Jokes about sex and bodily functions fall into the same category, with the added aspect that senses of humor differ, and it may simply be that your conversation partner finds no humor in the subject matter, rather than being actually offended by it. If that is the case though, they will simply mentally label you as a person trying hard to be amusing and failing, which, again, is not an impression you want to leave. The conversation tip here is to simply steer clear, unless you know your audience shares a similar taste in jokes.

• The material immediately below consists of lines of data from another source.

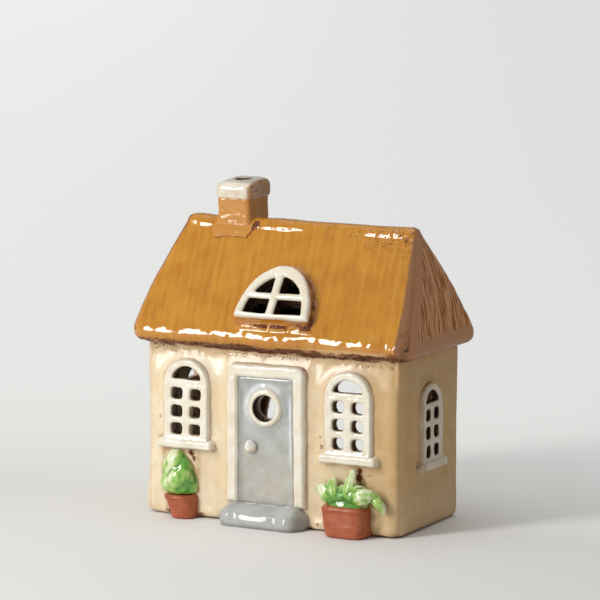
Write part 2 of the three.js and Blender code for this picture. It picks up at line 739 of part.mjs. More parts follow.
// A clipped shrub: half width and proud height at each level, with soft lumps round it
const shrub = () => {
  const levels = [
    [POT.height, 6.9, 5], [12.4, 8.4, 6.4], [15, 9, 7], [18, 8.9, 7], [21, 8.3, 6.6],
    [24, 7.3, 5.9], [27, 6.2, 5], [29.4, 4.6, 3.8], [SHRUB.top, 1.9, 1.8],
  ];
  const rings = levels.map(([z, halfWidth, proud], level) =>
    halfPotRing([halfWidth, proud], 0.9, z, SHRUB.x).map((p, i) => {
      const lump = 1 + SHRUB.lump * Math.sin(1.9 * i + 2.3 * level) * Math.cos(0.9 * level);
      const middle = vec(SHRUB.x, -outY, z);
      return p.sub(middle).multiplyScalar(lump).add(middle);
    }),
  );
  return piece("shrub", loft(rings), GLAZE.leaf());
};

// A leaf along a curved rib: an oval section, widest past the middle, that ends in a rounded tip
const leaf = (points, width, thick) => {
  const place = ([along, out, z]) => vec(PLANTER.x + along, -outY - out, z);
  const rib = new THREE.CatmullRomCurve3(points.map(place));
  const steps = 7;
  const rings = Array.from({ length: steps + 1 }, (_, i) => {
    const t = i / steps;
    const at = rib.getPointAt(t);
    const along = rib.getTangentAt(t);
    const across = vec(0, 1, 0).cross(along).normalize();
    const swell = 0.22 + 0.78 * Math.sin(Math.PI * (0.12 + 0.83 * t));
    return Array.from({ length: 8 }, (_, k) => {
      const angle = (Math.PI / 4) * k;
      return at
        .clone()
        .addScaledVector(across, (width / 2) * swell * Math.cos(angle))
        .add(vec(0, (thick / 2) * swell * Math.sin(angle), 0));
    });
  });
  return loft(rings);
};

// Leaves that spread from the trough. Each has its rib's points, as the distance along the wall from
// the trough's middle, the distance out from the wall and the height, then its width and thickness.
const LEAVES = [
  [[[-2, 4, 15.5], [-8, 5, 18.2], [-12, 4.4, 20.4], [-15.4, 2.6, 20]], 8, 4.8],
  [[[-1.4, 4, 15.2], [-5.4, 5.4, 19], [-6.7, 4.4, 22.5], [-6.3, 2.2, 26]], 6.4, 4.2],
  [[[0, 4, 15], [-1.3, 5.2, 18], [-2.1, 4.4, 20.5], [-1.5, 2.6, 23.2]], 5.4, 4],
  [[[1.4, 4, 15], [2.4, 5.8, 20], [2.8, 4.6, 25], [3.2, 2, 30.4]], 6, 4.4],
  [[[1.6, 4, 15], [4, 5.8, 19], [6.2, 5, 21.6], [9.4, 2.8, 22.4]], 6.6, 4.6],
  [[[3.8, 4.6, 16], [7.8, 6.2, 18.4], [11.8, 5.4, 19.8], [16.4, 3, 18.2]], 8, 5.2],
  [[[12.3, 3.4, 18.6], [15.4, 4, 17.4], [17.2, 3.6, 15.2], [18.4, 2.2, 11.6]], 5, 4],
];

const fern = () => {
  const { x, height, rim } = PLANTER;
  const mound = loft([
    halfPotRing([9.8, 7.2], 0.6, height, x + 0.6),
    halfPotRing([9.4, 6.4], 0.7, height + 3, x + 0.5),
    halfPotRing([7.2, 4.6], 0.8, height + 5.6, x + 0.2),
  ]);
  const trough = block([x - rim[0] - 1, -FAR, 0], [x + rim[0] + 0.7, 0, height]);
  const wall = block([-FAR, -outY, 0], [FAR, FAR, FAR]);
  const whole = join([mound, ...LEAVES.map((entry) => leaf(...entry))]);
  return piece("fern", whole.subtract(trough).subtract(wall), GLAZE.leaf());
};

// The whole house

const windows = () => {
  const group = new THREE.Group();
  ["front_left", "front_right"].forEach((place, i) => {
    const along = FRONT_WINDOW_X[i];
    group.add(
      archedWindow(place + "_window", frontFace, FRONT_WINDOW, along),
      windowSill(place + "_sill", frontFace, FRONT_WINDOW, along),
    );
  });
  group.add(
    archedWindow("right_side_window", rightFace, RIGHT_WINDOW, SIDE_WINDOW_Y.right),
    windowSill("right_side_sill", rightFace, RIGHT_WINDOW, SIDE_WINDOW_Y.right),
    archedWindow("left_side_window", leftFace, LEFT_WINDOW, -SIDE_WINDOW_Y.left),
    windowSill("left_side_sill", leftFace, LEFT_WINDOW, -SIDE_WINDOW_Y.left),
  );
  return group;
};

const house = new THREE.Group();
house.add(floorSlab(), walls(), roof(), windows());
house.add(doorLeaf(), doorFrame(), portholeRing(), doorKnob(), doorstep());
house.add(flowerPot(), shrub(), planterTrough(), fern());

export default house;
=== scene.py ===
# A glazed pottery cottage for a tea light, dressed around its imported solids. Metres, +Z up.
# Lengths in millimetres are written as a number times MM.
import math
from functools import reduce

import bmesh
import bpy
import numpy as np
from mathutils import Matrix, Vector


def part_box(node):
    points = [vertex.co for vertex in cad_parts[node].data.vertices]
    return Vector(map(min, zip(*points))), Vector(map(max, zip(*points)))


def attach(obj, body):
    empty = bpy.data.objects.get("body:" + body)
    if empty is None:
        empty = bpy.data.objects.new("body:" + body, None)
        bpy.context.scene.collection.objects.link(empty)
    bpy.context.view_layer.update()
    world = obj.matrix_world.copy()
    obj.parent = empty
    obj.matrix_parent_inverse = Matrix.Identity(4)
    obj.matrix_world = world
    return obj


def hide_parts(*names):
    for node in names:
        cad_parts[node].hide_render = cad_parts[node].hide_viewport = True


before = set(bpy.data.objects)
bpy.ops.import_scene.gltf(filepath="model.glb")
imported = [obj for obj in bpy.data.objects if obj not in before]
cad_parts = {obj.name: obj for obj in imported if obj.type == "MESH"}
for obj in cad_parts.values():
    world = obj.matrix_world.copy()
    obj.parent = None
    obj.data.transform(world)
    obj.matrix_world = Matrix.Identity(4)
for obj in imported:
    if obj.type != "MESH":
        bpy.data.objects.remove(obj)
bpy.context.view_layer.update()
MM = 0.001
scene = bpy.context.scene

# Camera and light


def aim(thing, place, target):
    """Puts a lamp or a camera at a place, turned towards a target."""
    thing.location = place
    thing.rotation_euler = (Vector(target) - Vector(place)).to_track_quat("-Z", "Y").to_euler()
    scene.collection.objects.link(thing)


def studio_camera():
    azimuth, elevation, distance = math.radians(28), math.radians(8.4), 1.595
    target = Vector((-1.54 * MM, 0, 98.98 * MM))
    level = math.cos(elevation)
    back = Vector((math.sin(azimuth) * level, -math.cos(azimuth) * level, math.sin(elevation)))
    data = bpy.data.cameras.new("camera")
    data.lens = 210
    data.sensor_width = 36
    data.clip_start, data.clip_end = 0.05, 40
    camera = bpy.data.objects.new("camera", data)
    aim(camera, target + back * distance, target)
    scene.camera = camera


def studio_lamp():
    """One tall softbox above the camera and to its left."""
    data = bpy.data.lights.new("key", "AREA")
    data.shape = "RECTANGLE"
    data.size, data.size_y = 0.22, 0.66
    data.energy = 7.0
    data.color = (1, 0.99, 0.97)
    aim(bpy.data.objects.new("key", data), place=(-0.48, -0.82, 0.49), target=(-0.01, -0.03, 0.1))


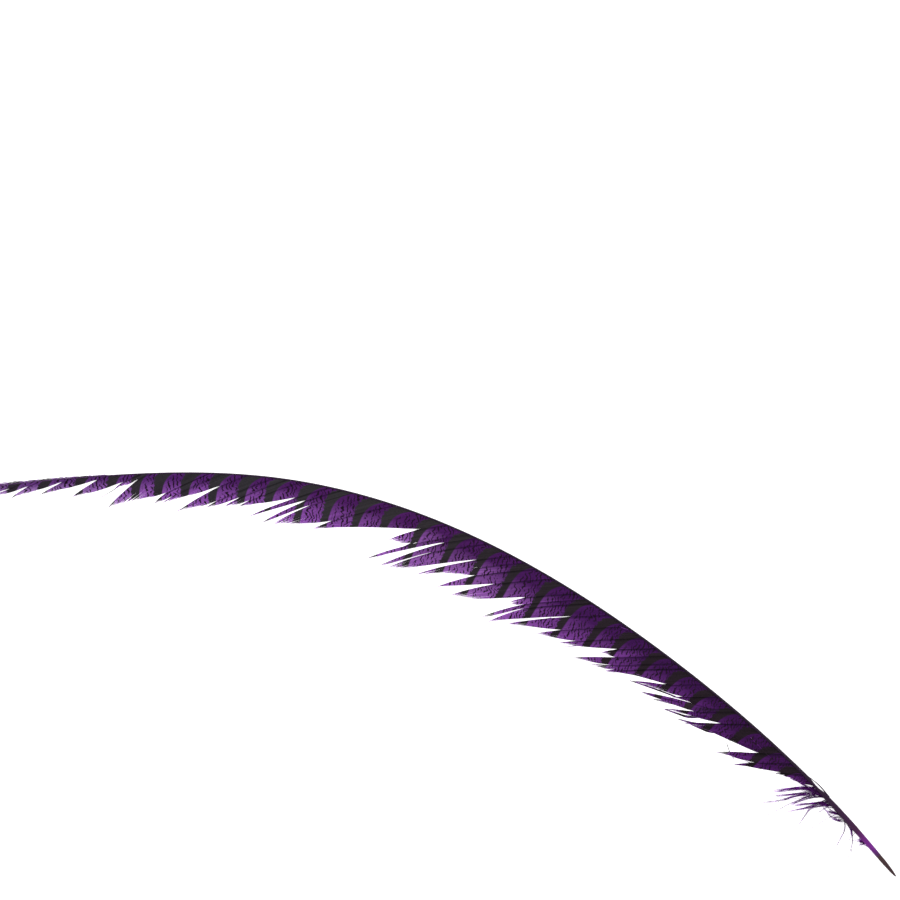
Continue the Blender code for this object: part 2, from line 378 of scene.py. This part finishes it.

Politics and religion, on the other hand, do not offend because of taste or comfort considerations. They cause discord for the reason that people tend to identify their beliefs with their identity, whether those beliefs are religious or political. The beliefs we adopt align us to a tribe. When our beliefs come under attack, in our heads, so does the tribe we belong to, and, by extension, our very identity. So we go on the counter-offensive, defending what we believe even when it is illogical to do so, and finding reasons why the person we are talking to is wrong. And, put simplistically, our response to such attacks is to either back away and become very quiet, or to go on the offensive and defend the tribe we belong to. The result then, of course, is an argument. In extreme circumstances, the result is a fight. The result is rarely what might be termed a pleasant conversation.
There are only two safe ways to introduce religion and politics into a conversation, and they are 1) discussing political or religious belief systems that neither you nor your conversation partner ascribe to or 2) discussing political or religious belief systems that both of you agree on. That way, in theory at least, no one will take anything personally, and the conversation will have a smooth outcome. But that cannot be guaranteed.
To sum up, as a general rule, these four areas should only be explored with people you know well, and who you know will not be offended. If you’re still working on your conversation skills and techniques, just steer clear of them.